AIM -
Below are several entries. Transcribe exactly those lines that fall from the one with "# The rolled edge runs" through the one with "points = [vertex.co", end lines included.

# # # #

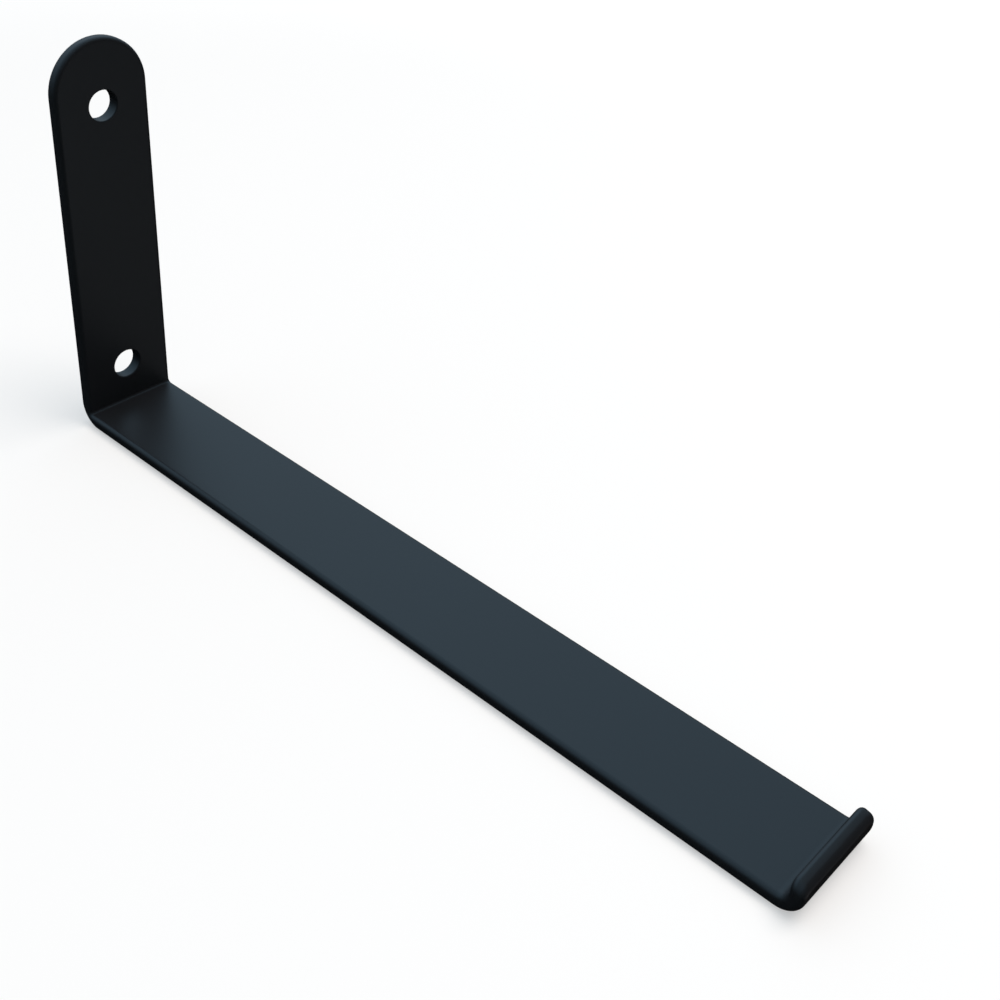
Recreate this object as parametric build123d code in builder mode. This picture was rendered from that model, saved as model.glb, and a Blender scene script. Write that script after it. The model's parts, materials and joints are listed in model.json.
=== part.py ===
"""Shelf bracket, bent cold from one length of rolled flat bar and powder coated.

The wall plate stands up the wall, the arm carries the board, and a low lip at the front
keeps the board from sliding off. Lengths are in millimetres. X points out from the wall,
Y across the bar and Z up. The origin lies on the wall, midway between the two screw holes.
"""

from build123d import *

import os

# The bar
bar_width = 30.0
bar_thickness = 4.0
bar_edge_radius = 1.8  # the rolled edge of the bar, coat included: nearly a half round

# The bends, with inside radii
seat_depth = 250.0  # clear depth from the wall plate to the lip
lip_rise = 6.5  # from the seat to the top of the lip
plate_bend_radius = 3.5
lip_bend_radius = 2.5
lip_corner_radius = 3.0

# The screw holes, on the middle line of the wall plate
hole_diameter = 9.0
hole_edge_radius = 0.4  # the coated rim of each hole
hole_pitch = 84.0
crown_to_hole = 19.5  # from the crown of the round end down to the upper hole
seat_to_hole = 12.5  # from the seat up to the lower hole

# What follows from them
crown_z = hole_pitch / 2 + crown_to_hole
seat_z = -hole_pitch / 2 - seat_to_hole
underside_z = seat_z - bar_thickness
lip_top_z = seat_z + lip_rise
front_x = bar_thickness + seat_depth + bar_thickness
half_width = bar_width / 2
edge_radius = min(bar_edge_radius, 0.45 * bar_thickness)  # a flat stays between the two rolls


def sharp_edges(part, least_angle=1.0):
    """The edges where two faces meet at an angle, leaving out the seams of smooth bends."""
    neighbours = {}
    for face in part.faces():
        for edge in face.edges():
            neighbours.setdefault(edge, []).append(face)
    return [
        edge
        for edge, (one, other) in neighbours.items()
        if one.normal_at(edge @ 0.5).get_angle(other.normal_at(edge @ 0.5)) > least_angle
    ]


with BuildPart() as bracket:
    # The side view: the outer line of the bent bar, thickened inwards.
    with BuildSketch(Plane.XZ) as side_view:
        with BuildLine() as outer_line:
            FilletPolyline(
                (0, crown_z),
                (0, underside_z),
                (front_x, underside_z),
                (front_x, lip_top_z),
                radius=[plate_bend_radius + bar_thickness, lip_bend_radius + bar_thickness],
            )
            offset(amount=bar_thickness, side=Side.LEFT)
        make_face()
    extrude(amount=half_width, both=True)

    # The wall plate ends in a half circle as wide as the bar.
    with BuildSketch(Plane.YZ) as crown_waste:
        with Locations((0, crown_z - half_width)):
            Rectangle(bar_width, half_width, align=(Align.CENTER, Align.MIN))
            Circle(half_width, mode=Mode.SUBTRACT)
    extrude(amount=bar_thickness, mode=Mode.SUBTRACT)

    # The lip has round corners.
    edges_outwards = bracket.edges().filter_by(Axis.X)
    lip_corners = edges_outwards.sort_by_distance((front_x, 0, lip_top_z))[:2]
    fillet(lip_corners, radius=lip_corner_radius)

    # The rolled edge runs all the way round both faces of the bar.
    fillet(sharp_edges(bracket.part), radius=edge_radius)

    # Two plain screw holes through the wall plate.
    with Locations(Plane.YZ.offset(bar_thickness)):
        with GridLocations(0, hole_pitch, 1, 2):
            Hole(hole_diameter / 2, depth=bar_thickness)
    hole_rims = bracket.edges(Select.LAST).filter_by(GeomType.CIRCLE)
    fillet(hole_rims, radius=hole_edge_radius)

bracket.part.label = "bracket"

os.makedirs("parts", exist_ok=True)
export_step(bracket.part, "parts/bracket.step")
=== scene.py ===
"""Looks for the shelf bracket: one bent bar under a satin black powder coat.

The skin of the bar is modelled the way the bracket is made. A flat blank with a round end and
two holes is bent twice, given its thickness, and its edges are rolled round. Lengths are in
metres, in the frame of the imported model: X out from the wall, Y across the bar, Z up.
"""

import json
import math

import bmesh
import bpy
from mathutils import Euler, Matrix, Vector


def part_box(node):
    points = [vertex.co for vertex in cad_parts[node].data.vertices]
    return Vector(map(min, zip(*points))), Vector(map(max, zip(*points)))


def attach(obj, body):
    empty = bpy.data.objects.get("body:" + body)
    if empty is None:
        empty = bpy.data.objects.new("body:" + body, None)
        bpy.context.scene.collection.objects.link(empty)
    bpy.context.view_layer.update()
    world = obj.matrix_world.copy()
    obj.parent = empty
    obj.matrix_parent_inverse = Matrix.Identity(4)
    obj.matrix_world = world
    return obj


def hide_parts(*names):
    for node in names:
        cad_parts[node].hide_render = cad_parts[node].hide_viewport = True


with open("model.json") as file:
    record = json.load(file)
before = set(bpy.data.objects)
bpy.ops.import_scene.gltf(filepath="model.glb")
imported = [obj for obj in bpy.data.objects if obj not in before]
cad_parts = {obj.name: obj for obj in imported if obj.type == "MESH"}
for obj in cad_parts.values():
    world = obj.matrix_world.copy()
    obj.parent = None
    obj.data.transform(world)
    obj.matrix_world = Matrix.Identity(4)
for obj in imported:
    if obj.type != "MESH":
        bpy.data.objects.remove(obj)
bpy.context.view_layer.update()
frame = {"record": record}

MM = 0.001
TINY = 1e-6

# ---------------------------------------------------------------- sizes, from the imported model

low_corner, high_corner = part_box("bracket")
mounts = {mount["name"]: mount for mount in frame["record"]["mounts"]}
hole_dims = mounts["wall_holes"]["dims"]

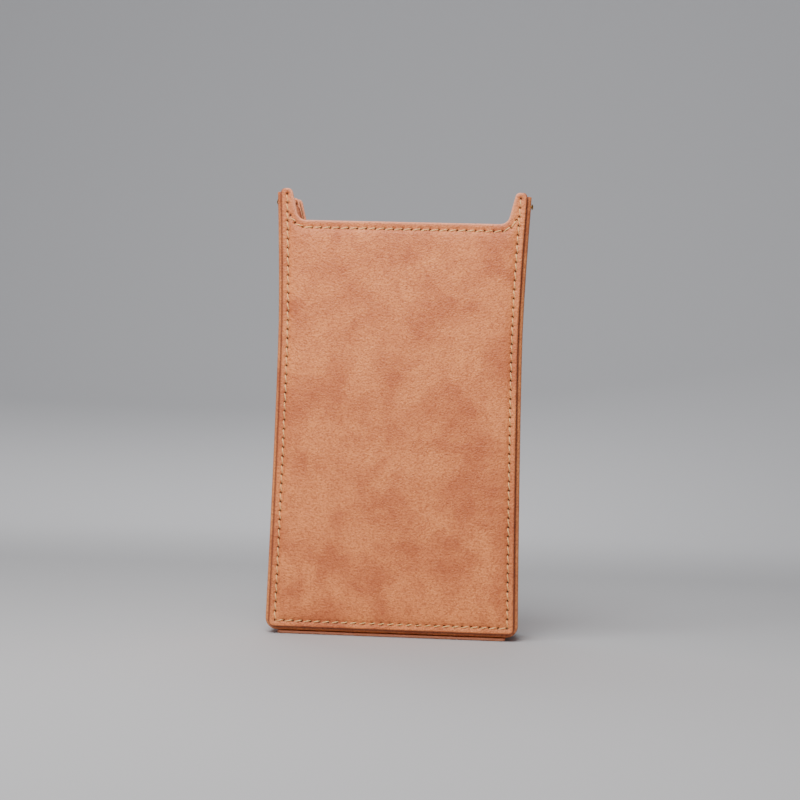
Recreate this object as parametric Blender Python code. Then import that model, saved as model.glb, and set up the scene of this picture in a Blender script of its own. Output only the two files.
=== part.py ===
"""Leather ever ready case for a flat folding camera.

A shallow leather tray (back panel, gusset and front frame) stands upright on its base strap. A stiffened
cover closes its open side, turns on the strap's bend along the bottom edge, and snaps shut on two press
studs. The plain stitched back panel faces -Y and the cover faces +Y. Both have a wide scoop in the top
edge, which leaves a narrow horn at each corner.

Metres, +Z up. The origin is at the centre of the base.
"""

import math

import bmesh
import bpy
from mathutils import Matrix, Vector

MM = 0.001

# Heights
STRAP_THICK = 1.2 * MM
GAP = 0.3 * MM  # between pieces that touch on the real case
SHELL_Z = STRAP_THICK + GAP  # underside of the gusset
HORN_Z = SHELL_Z + 189.8 * MM  # tips of the horns
SCOOP_Z = SHELL_Z + 176.2 * MM  # bottom of the scoop in the panels
WAIST_Z = SHELL_Z + 126.8 * MM

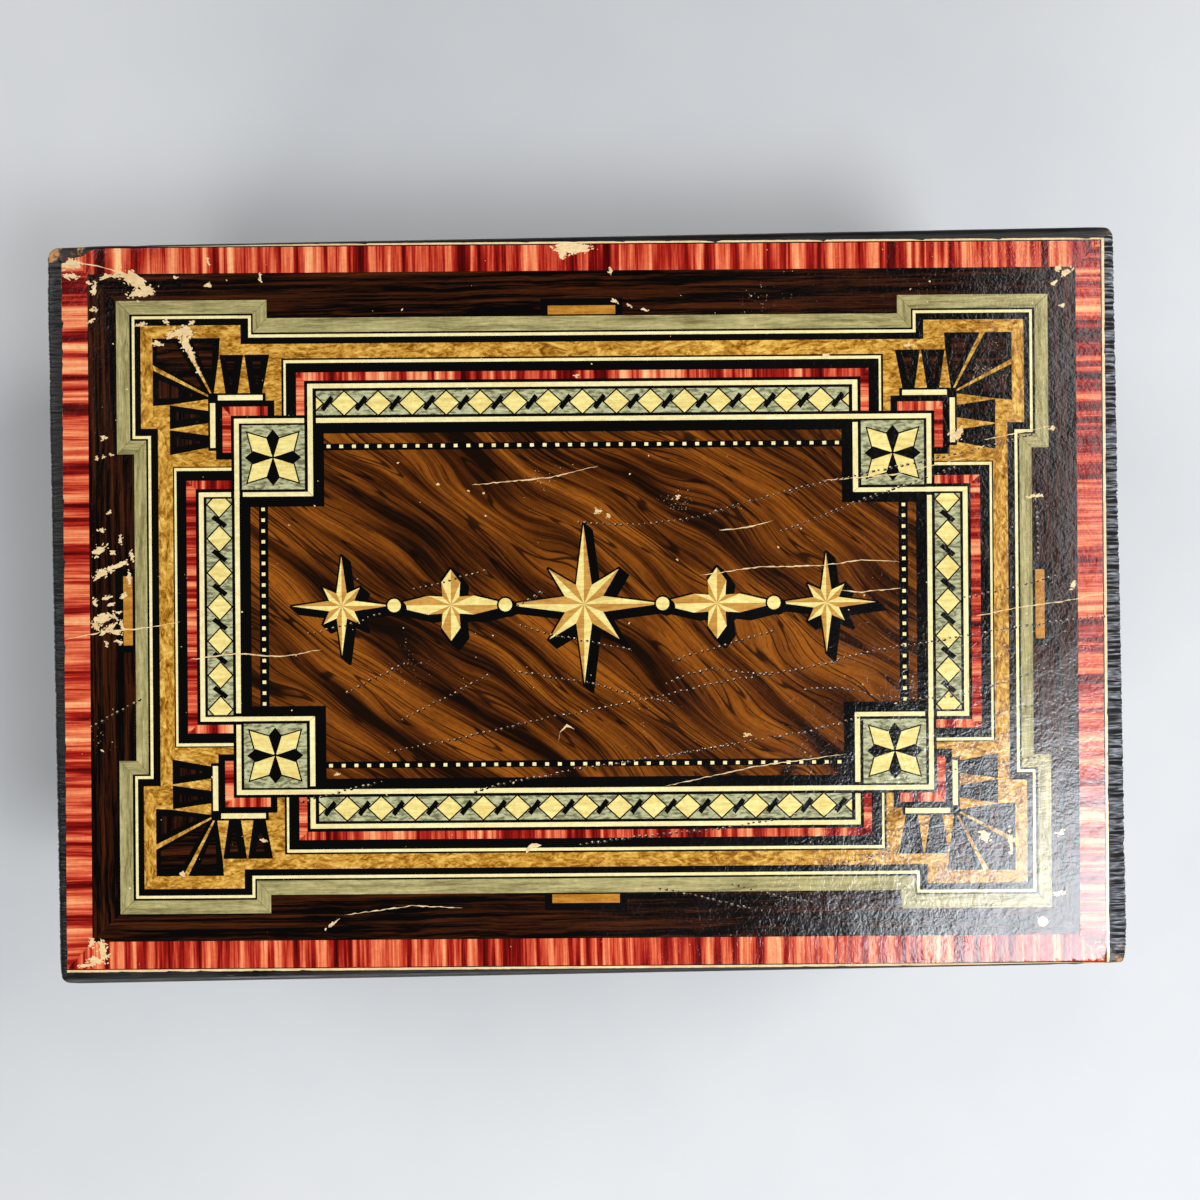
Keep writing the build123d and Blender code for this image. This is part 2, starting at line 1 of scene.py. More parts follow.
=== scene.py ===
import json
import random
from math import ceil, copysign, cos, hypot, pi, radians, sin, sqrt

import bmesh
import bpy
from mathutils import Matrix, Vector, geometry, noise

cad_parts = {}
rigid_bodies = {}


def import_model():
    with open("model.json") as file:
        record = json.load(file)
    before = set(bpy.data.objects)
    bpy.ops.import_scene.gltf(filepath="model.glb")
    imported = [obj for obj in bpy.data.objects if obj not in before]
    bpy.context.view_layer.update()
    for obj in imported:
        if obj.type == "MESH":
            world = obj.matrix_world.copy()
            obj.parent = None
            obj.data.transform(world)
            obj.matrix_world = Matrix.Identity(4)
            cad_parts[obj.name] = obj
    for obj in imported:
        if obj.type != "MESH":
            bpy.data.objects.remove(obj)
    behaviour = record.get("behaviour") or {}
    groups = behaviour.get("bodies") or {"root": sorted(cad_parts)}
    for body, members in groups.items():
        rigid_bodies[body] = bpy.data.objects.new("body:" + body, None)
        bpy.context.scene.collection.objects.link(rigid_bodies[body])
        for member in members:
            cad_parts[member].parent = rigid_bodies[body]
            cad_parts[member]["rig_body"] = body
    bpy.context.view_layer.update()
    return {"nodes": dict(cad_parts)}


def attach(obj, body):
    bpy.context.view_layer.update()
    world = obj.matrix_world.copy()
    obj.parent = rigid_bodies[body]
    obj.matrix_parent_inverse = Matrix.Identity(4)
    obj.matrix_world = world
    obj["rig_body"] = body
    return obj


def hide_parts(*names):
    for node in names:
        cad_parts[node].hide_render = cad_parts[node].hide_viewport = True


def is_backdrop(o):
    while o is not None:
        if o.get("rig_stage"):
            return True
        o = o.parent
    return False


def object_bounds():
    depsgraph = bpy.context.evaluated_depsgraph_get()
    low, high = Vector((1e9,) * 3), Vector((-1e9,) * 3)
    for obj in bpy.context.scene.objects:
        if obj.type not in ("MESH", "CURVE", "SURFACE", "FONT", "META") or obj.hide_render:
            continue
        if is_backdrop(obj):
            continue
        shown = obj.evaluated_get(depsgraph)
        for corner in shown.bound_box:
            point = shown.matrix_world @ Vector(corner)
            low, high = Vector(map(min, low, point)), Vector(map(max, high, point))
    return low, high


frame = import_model()

# %% [markdown]
# # A work box under a printed paper label
#
# The real object is a softwood box, stained black, whose lid carries one sheet of paper printed to
# look like inlaid veneers and then varnished. The frame gives every wooden and brass piece its
# size and place. This file gives them their surfaces, and makes anew the few pieces whose shape
# is richer than the frame's: the label, the two boards and the pincushion.
#
# All lengths below are written in millimetres, because the box is small, and become metres
# through `MM` when a mesh is made.

MM = 0.001
BOARD_LENGTH, BOARD_DEPTH, BOARD_CORNER, BOARD_ROUND = 270.0, 186.3, 2.5, 1.5
SEAM, LID_TOP = 88.0, 95.0


def bring_in(name, data):
    """Puts a mesh, curve, lamp or camera in the scene as an object."""
    thing = bpy.data.objects.new(name, data)
    bpy.context.collection.objects.link(thing)
    return thing


def bring_mesh(name, corners, faces):
    """A mesh from corners given in millimetres."""
    mesh = bpy.data.meshes.new(name)
    mesh.from_pydata([[c * MM for c in corner] for corner in corners], [], faces)
    return mesh


def worked_out(thing, keep=False, every_layer=True):
    """The plain mesh that an object's modifiers make of it; the object goes unless it is kept."""
    graph = bpy.context.evaluated_depsgraph_get()
    made = bpy.data.meshes.new_from_object(thing.evaluated_get(graph), preserve_all_data_layers=every_layer,
                                           depsgraph=graph)
    if not keep:
        bpy.data.objects.remove(thing)
    return made


def lumps(x, y, z):
    """Smooth random heights, the same on every run."""
    return noise.noise(Vector((x, y, z)))


def extent(mesh):
    """A mesh's lowest and highest corner in millimetres."""
    return [tuple(round(pick(v.co[i] for v in mesh.vertices) / MM, 2) for i in range(3))
            for pick in (min, max)]

# %% [markdown]
# ## Writing materials down like recipes
#
# A node tree is easier to read as a list of steps than as boxes and wires. `Recipe` adds one node
# a line and hands back its output, so that a step can use the one before. A plain number is set
# on the socket itself, and only an output is wired.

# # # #

RESPONSE TO THE TASK -
    # The rolled edge runs all the way round both faces of the bar.
    fillet(sharp_edges(bracket.part), radius=edge_radius)

    # Two plain screw holes through the wall plate.
    with Locations(Plane.YZ.offset(bar_thickness)):
        with GridLocations(0, hole_pitch, 1, 2):
            Hole(hole_diameter / 2, depth=bar_thickness)
    hole_rims = bracket.edges(Select.LAST).filter_by(GeomType.CIRCLE)
    fillet(hole_rims, radius=hole_edge_radius)

bracket.part.label = "bracket"

os.makedirs("parts", exist_ok=True)
export_step(bracket.part, "parts/bracket.step")
=== scene.py ===
"""Looks for the shelf bracket: one bent bar under a satin black powder coat.

The skin of the bar is modelled the way the bracket is made. A flat blank with a round end and
two holes is bent twice, given its thickness, and its edges are rolled round. Lengths are in
metres, in the frame of the imported model: X out from the wall, Y across the bar, Z up.
"""

import json
import math

import bmesh
import bpy
from mathutils import Euler, Matrix, Vector


def part_box(node):
    points = [vertex.co for vertex in cad_parts[node].data.vertices]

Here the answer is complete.